Pulling can be caused by lots of things really. Did you happen to check the slide pins and lubricate them?
 
Pins are greased, new upper and lower control arms and strut rod bushings. Tie rod ends are good, new front rubber brake hoses.
 
Odd then. Aligment? Might be worth getting checked. I had mine done just to have it go off after 100 miles.
 
I've heard about more than one person having odd brake problems with pulling to the right or the left... don't remember any solutions though.
 
bad strut rod bushings can cause this also bad ball joints or bad tires or bad tie rods inner or outer even bad struts can cause pulling so do a full inspection of your suspension
 
My brakes have been acting weird lately. They were pulling to the right, I replaced both front rotors and pads, Vacuum check valve in booster. Seems better but still pulls sometimes more than others. I noticed today when I pulled in the garage, I had my foot on the brake and cut the car off my brake pedal started coming up. Is this indicitave of a bad booster? Shouldn't the check valve hold some vacuum for awhile after the engine is cut off? Maybe its done this all the while and I never noticed it.
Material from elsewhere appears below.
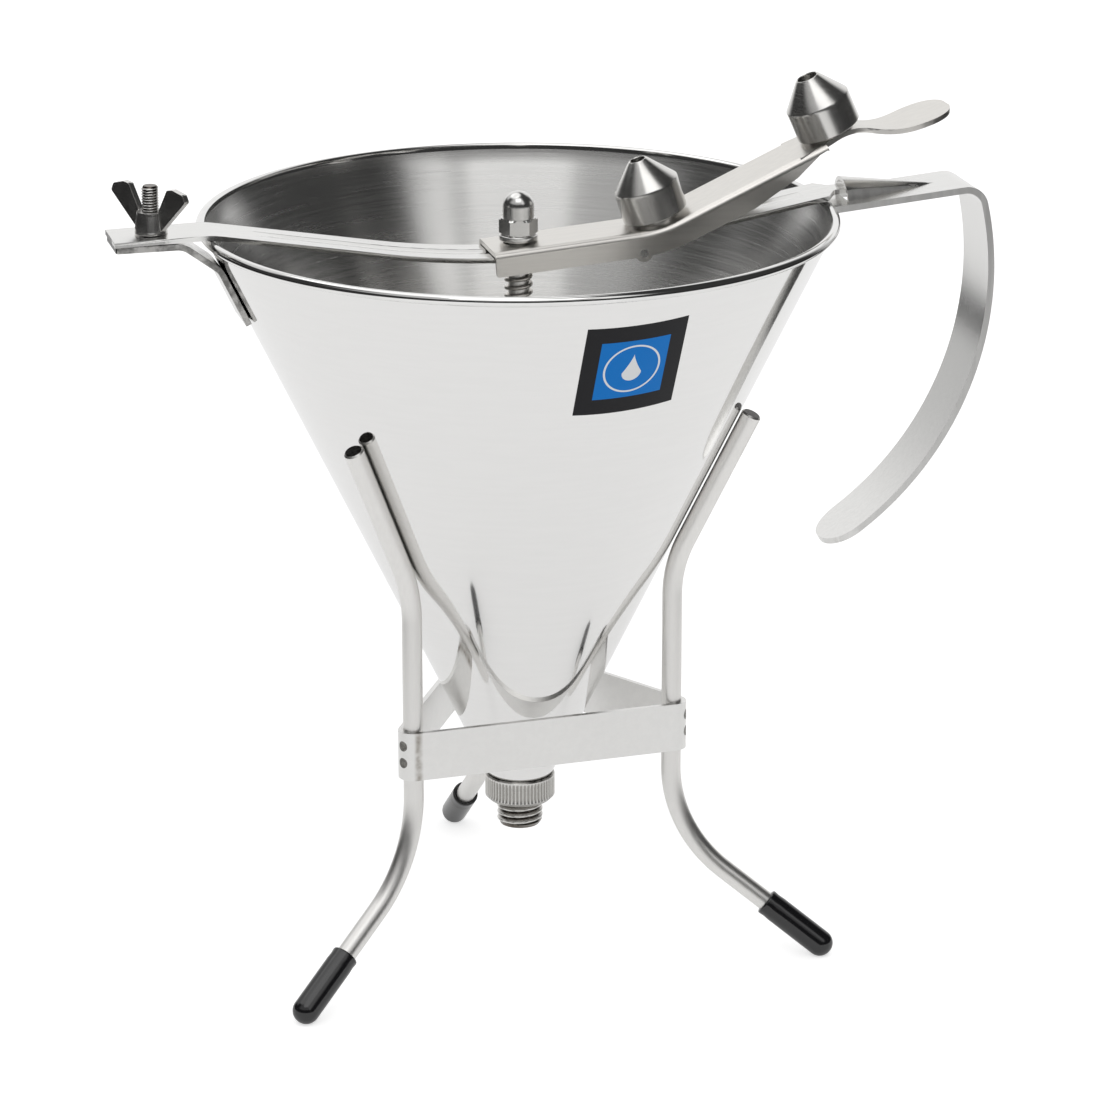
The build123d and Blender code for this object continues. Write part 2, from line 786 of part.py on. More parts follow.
with BuildPart() as piston_rod:
    with BuildSketch(Plane.XY.offset(rod_base)):
        Circle(rod_r)
    extrude(amount=rod_top - rod_base)
    with BuildSketch(Plane.XZ):
        with Locations((0, pin_z)):
            Circle(cross_pin_dia / 2)
    extrude(amount=rod_dia, both=True, mode=Mode.SUBTRACT)
finish(piston_rod, "piston_rod")

with BuildPart() as valve_plug:
    with BuildSketch(Plane.XZ):
        with BuildLine():
            Polyline(
                (0, plug_base),
                (rod_r, plug_base),
                (plug_r, plug_shoulder),
                (plug_r, plug_top - plug_chamfer),
                (plug_r - plug_chamfer, plug_top),
                (rod_r, plug_top),
                (rod_r, rod_base),
                (0, rod_base),
                close=True,
            )
        make_face()
    revolve(axis=Axis.Z)
finish(valve_plug, "valve_plug")

with BuildPart() as rod_washer:
    with BuildSketch(Plane.XY.offset(washer_base_z)):
        Circle(washer_dia / 2)
        Circle(rod_r, mode=Mode.SUBTRACT)
    extrude(amount=washer_thick)
    chamfer(edges().filter_by(GeomType.CIRCLE).sort_by(SortBy.RADIUS)[-2:], length=washer_chamfer)
finish(rod_washer, "rod_washer")

nut_corner_r = nut_flats / 2 / cos(radians(30))
nut_hex_top = nut_z + nut_hex_height
nut_top = nut_z + nut_height
dome_r = nut_dome_dia / 2

with BuildPart() as cap_nut:
    with BuildSketch(Plane.XY.offset(nut_z)):
        RegularPolygon(nut_flats / 2, 6, major_radius=False, rotation=-10)
    extrude(amount=nut_hex_height)
    with BuildSketch(Plane.XZ):
        with BuildLine():
            Polyline(
                (0, nut_z),
                (nut_flats / 2, nut_z),
                (nut_corner_r, nut_z + nut_chamfer),
                (nut_corner_r, nut_hex_top - nut_chamfer),
                (nut_flats / 2, nut_hex_top),
                (0, nut_hex_top),
                close=True,
            )
        make_face()
    revolve(axis=Axis.Z, mode=Mode.INTERSECT)
    with BuildSketch(Plane.XZ):
        with BuildLine():
            Polyline((0, nut_top), (0, nut_hex_top), (dome_r, nut_hex_top), (dome_r, nut_top - dome_r))
            CenterArc((0, nut_top - dome_r), dome_r, 0, 90)
        make_face()
    revolve(axis=Axis.Z)
    with BuildSketch(Plane.XY.offset(nut_z)):
        Circle(rod_r)
    extrude(amount=rod_top - nut_z, mode=Mode.SUBTRACT)
finish(cap_nut, "cap_nut")

coil_r = (spring_dia - spring_wire) / 2


def coil_point(run):
    """Point on the spring's middle line after so many straight runs."""
    turn = 2 * pi * run / spring_runs
    rise = spring_pitch * run / spring_runs
    return (coil_r * cos(turn), coil_r * sin(turn), spring_base + spring_wire / 2 + rise)


with BuildPart() as return_spring:
    with BuildLine() as coil:
        Polyline(*[coil_point(run) for run in range(spring_turns * spring_runs + 1)])
    with BuildSketch(Plane(origin=coil_point(0), x_dir=(0, 0, 1), z_dir=coil.line % 0)):
        RegularPolygon(spring_wire / 2, 6)
    sweep(path=coil.line, transition=Transition.RIGHT)
finish(return_spring, "return_spring")

with BuildPart() as spring_seat:
    with BuildSketch(Plane.XY.offset(spring_base - seat_thick)):
        Circle(seat_dia / 2)
        Circle(rod_r, mode=Mode.SUBTRACT)
    extrude(amount=seat_thick)
finish(spring_seat, "spring_seat")

with BuildPart() as spring_pin:
    with BuildSketch(Plane.XZ.offset(-cross_pin_length / 2)):
        with Locations((0, pin_z)):
            Circle(cross_pin_dia / 2)
    extrude(amount=cross_pin_length)
finish(spring_pin, "spring_pin")

# ---- Stand --------------------------------------------------------------------------------------
leg_top_z = rim_height - leg_top_drop
lean_off = (leg_r + rest_gap) / cos(cone_lean)
knee_z = spout_height + (waist_r - lean_off - spout_r) / cone_rate
splay = atan((splay_z - foot_z) / (foot_r - waist_r))


def leg_plane(angle):
    """Upright plane through the funnel axis: x outwards, y up."""
    a = radians(angle)
    return Plane(origin=(0, 0, 0), x_dir=(cos(a), sin(a), 0), z_dir=(sin(a), -cos(a), 0))


def foot_place(angle):
    """Plane across the foot at the centre of the cap's round end, facing along the foot."""
    a = radians(angle)
    along = (cos(a) * cos(splay), sin(a) * cos(splay), -sin(splay))
    return Plane(
        origin=(foot_r * cos(a), foot_r * sin(a), foot_z),
        x_dir=(-sin(a), cos(a), 0),
        z_dir=along,
    )


def leg(angle):
    """Bent rod: leans on the cone, upright at the band, splayed foot."""
    end_r = foot_r - cos(splay) * leg_inset
    end_z = foot_z + sin(splay) * leg_inset
    with BuildPart() as built:
        with BuildLine(leg_plane(angle)) as path:
            FilletPolyline(
                (cone_r(leg_top_z) + lean_off, leg_top_z),
                (waist_r, knee_z),
                (waist_r, splay_z),
                (end_r, end_z),
                radius=[leg_top_bend_r, leg_foot_bend_r],
            )
        with BuildSketch(Plane(origin=path.line @ 0, z_dir=path.line % 0)):
            Circle(leg_r)
        sweep(path=path.line)
        chamfer(built.edges().filter_by(GeomType.CIRCLE).sort_by(Axis.Z)[-1], length=leg_chamfer)
    return built


def foot_cap(angle):
    """Dipped cap with a round end, worn flat where it stands."""
    place = foot_place(angle)
    cap_r = cap_dia / 2
    mouth = cap_r - cap_length
    turns = [pi / 2 * step / cap_steps for step in range(cap_steps + 1)]
    with BuildPart() as built:
        with BuildSketch(Plane(place.origin, x_dir=place.x_dir, z_dir=-place.y_dir)):
            with BuildLine():
                Polyline(
                    (0, -leg_inset),
                    (leg_r, -leg_inset),
                    (leg_r, mouth),
                    (cap_r - cap_chamfer, mouth),
                    (cap_r, mouth + cap_chamfer),
                    *[(cap_r * cos(turn), cap_r * sin(turn)) for turn in turns],
                    close=True,
                )
            make_face()
        revolve(axis=Axis(place.origin, place.z_dir))
        split(bisect_by=Plane.XY, keep=Keep.TOP)
    return built


for side, angle in leg_angles.items():
    finish(leg(angle), f"leg_{side}")
    finish(foot_cap(angle), f"foot_cap_{side}")

leg_spots = [(waist_r * cos(radians(a)), waist_r * sin(radians(a))) for a in leg_angles.values()]

with BuildSketch() as band_inside:
    with Locations(*leg_spots):
        Circle(leg_r)
    make_hull()

with BuildPart() as stand_band:
    with BuildSketch(Plane.XY.offset(band_base_z)):
        add(band_inside.sketch)
        offset(amount=band_thick, kind=Kind.ARC)
        add(band_inside.sketch, mode=Mode.SUBTRACT)
    extrude(amount=band_height)
finish(stand_band, "stand_band")
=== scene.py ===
import json
from math import acos, atan, atan2, cos, hypot, pi, radians, sin, tan

import bmesh
import bpy
from mathutils import Matrix, Vector

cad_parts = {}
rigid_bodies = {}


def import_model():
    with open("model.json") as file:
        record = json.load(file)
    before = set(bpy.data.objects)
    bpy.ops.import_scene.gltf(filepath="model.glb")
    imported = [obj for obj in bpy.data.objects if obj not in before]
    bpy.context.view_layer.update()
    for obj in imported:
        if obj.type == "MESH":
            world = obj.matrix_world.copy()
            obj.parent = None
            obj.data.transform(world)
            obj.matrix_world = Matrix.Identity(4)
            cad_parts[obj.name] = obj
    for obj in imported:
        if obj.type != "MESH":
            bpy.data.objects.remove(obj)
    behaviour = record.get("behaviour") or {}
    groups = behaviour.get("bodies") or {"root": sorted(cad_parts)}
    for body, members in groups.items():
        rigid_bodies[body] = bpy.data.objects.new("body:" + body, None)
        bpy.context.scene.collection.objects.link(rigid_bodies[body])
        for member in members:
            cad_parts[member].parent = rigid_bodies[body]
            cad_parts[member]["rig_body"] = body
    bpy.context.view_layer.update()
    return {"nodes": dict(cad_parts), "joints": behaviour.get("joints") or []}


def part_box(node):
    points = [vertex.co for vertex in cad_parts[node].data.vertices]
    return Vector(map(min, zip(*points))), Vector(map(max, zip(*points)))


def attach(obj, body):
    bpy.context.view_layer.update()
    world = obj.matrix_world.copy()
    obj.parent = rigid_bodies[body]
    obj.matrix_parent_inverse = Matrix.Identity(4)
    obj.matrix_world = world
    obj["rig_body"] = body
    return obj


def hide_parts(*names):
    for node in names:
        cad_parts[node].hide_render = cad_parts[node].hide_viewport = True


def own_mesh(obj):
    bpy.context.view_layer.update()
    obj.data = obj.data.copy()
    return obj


# Looks of the piston funnel: high-resolution turned and bent pieces, rounded plates, steel finishes.
# Sizes are in millimetres, in the frame of the CAD model, and become metres where a mesh is made.

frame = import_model()
nodes = frame["nodes"]
scene = bpy.context.scene
MM = 0.001

# ---- Camera -------------------------------------------------------------------------------------
CAMERA_AZIMUTH = radians(-14.7)
CAMERA_ELEVATION = radians(18.276)
CAMERA_ROLL = radians(-0.03)
CAMERA_DISTANCE = 1.3571
CAMERA_TARGET = Vector((0.0096, 0.0, 0.1235))
CAMERA_LENS = 146.7
SENSOR = 36.0

back_way = Vector((
    sin(CAMERA_AZIMUTH) * cos(CAMERA_ELEVATION),
    -cos(CAMERA_AZIMUTH) * cos(CAMERA_ELEVATION),
    sin(CAMERA_ELEVATION),
))
camera = bpy.data.objects.new("camera", bpy.data.cameras.new("camera"))
camera.data.lens = CAMERA_LENS
camera.data.sensor_width = SENSOR
camera.location = CAMERA_TARGET + back_way * CAMERA_DISTANCE
camera.rotation_mode = "QUATERNION"
camera_roll = Matrix.Rotation(CAMERA_ROLL, 3, "Z").to_quaternion()
camera.rotation_quaternion = (-back_way).to_track_quat("-Z", "Y") @ camera_roll
scene.collection.objects.link(camera)
scene.camera = camera
scene.view_settings.view_transform = "Standard"


# ---- Node trees ---------------------------------------------------------------------------------
class Tree:
    """Short calls for building one node tree."""

    def __init__(self, tree):
        self.tree = tree
        tree.nodes.clear()

    def add(self, kind, inputs=None, **settings):
        node = self.tree.nodes.new("ShaderNode" + kind)
        for key, value in settings.items():
            setattr(node, key, value)
        for key, value in (inputs or {}).items():
            if isinstance(value, bpy.types.NodeSocket):
                self.tree.links.new(value, node.inputs[key])
            else:
                node.inputs[key].default_value = value
        return node

    def math(self, operation, a, b=0.0, c=0.0):
        return self.add("Math", {0: a, 1: b, 2: c}, operation=operation).outputs[0]

    def between(self, value, low, high, at_low=0.0, at_high=1.0):
        """Smooth step of value from low to high."""
        inputs = {0: value, 1: low, 2: high, 3: at_low, 4: at_high}
        return self.add("MapRange", inputs, interpolation_type="SMOOTHSTEP").outputs[0]

    def window(self, value, rise_start, rise_end, fall_start, fall_end):
        """1 from rise_end to fall_start, with smooth flanks."""
        fall = self.between(value, fall_start, fall_end, 1.0, 0.0)
        return self.math("MULTIPLY", self.between(value, rise_start, rise_end), fall)

    def mix(self, factor, a, b):
        node = self.add("Mix", {0: factor}, data_type="RGBA")
        for socket, value in ((node.inputs[6], a), (node.inputs[7], b)):
            if isinstance(value, bpy.types.NodeSocket):
                self.tree.links.new(value, socket)
            else:
                socket.default_value = value
        return node.outputs[2]

    def dot(self, vector, way):
        return self.add("VectorMath", {0: vector, 1: way}, operation="DOT_PRODUCT").outputs["Value"]

    def noise(self, vector, scale, detail=2.0, roughness=0.5):
        inputs = {"Vector": vector, "Scale": scale, "Detail": detail, "Roughness": roughness}
        return self.add("TexNoise", inputs).outputs[0]

    def stretched(self, vector, scales):
        return self.add("Mapping", {"Vector": vector, "Scale": scales}).outputs[0]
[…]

My limited experince says a sticking caliper piston. Remote, but possible is a bad proportioning valve. I had a Suburban with 13,000 miles and finally convinced an indepenedent mechanic to pull it and when he did you wouldn't beleive the crap that came out in the brake fluid. Flushed fluid,new proportioning valve, all was well. Did you properly bleed all lines in the right order?
 
Yea, I had the front end aligned after the control arms and strut rod bushings. I bled the brakes after the new calipers and lines. :confused:
 
swap the calipers right to left, you gotta get creative bleeding them (bleeders will be upside down) try putting a 2x4 in the opening where the pads go, hold it the right way to bleed it, and see if the pull moves.
 
a bad wheel bearing will also cause "drift" when braking
 
My vic had a wheel bearing go out that caused the car to shake and vibrate... when I braked they pulled weird and vibrated like my rotor were shot...

A new wheel bearing fixed everything!
 
theres many things that could cause a brake pull, the real question is when did the pull start? before or after you replaced all the front end parts?
 
Problem solved! I replaced the booster and master cylinder and the problem went away. I have no idea why, doesn't the proportioning valve differentiate front and rear?not side to side. I had pretty much replaced everything else so I figured what the hell I'd try the MC and booster. PITA to get under the column and get the booster bolts out, I'm 6'5 and 280 lbs and I don't fit under there very good. Had to take the seat out. I love these cars and hate them at the same time. All is well now and the MK will stop on a dime straight and true. Go figure.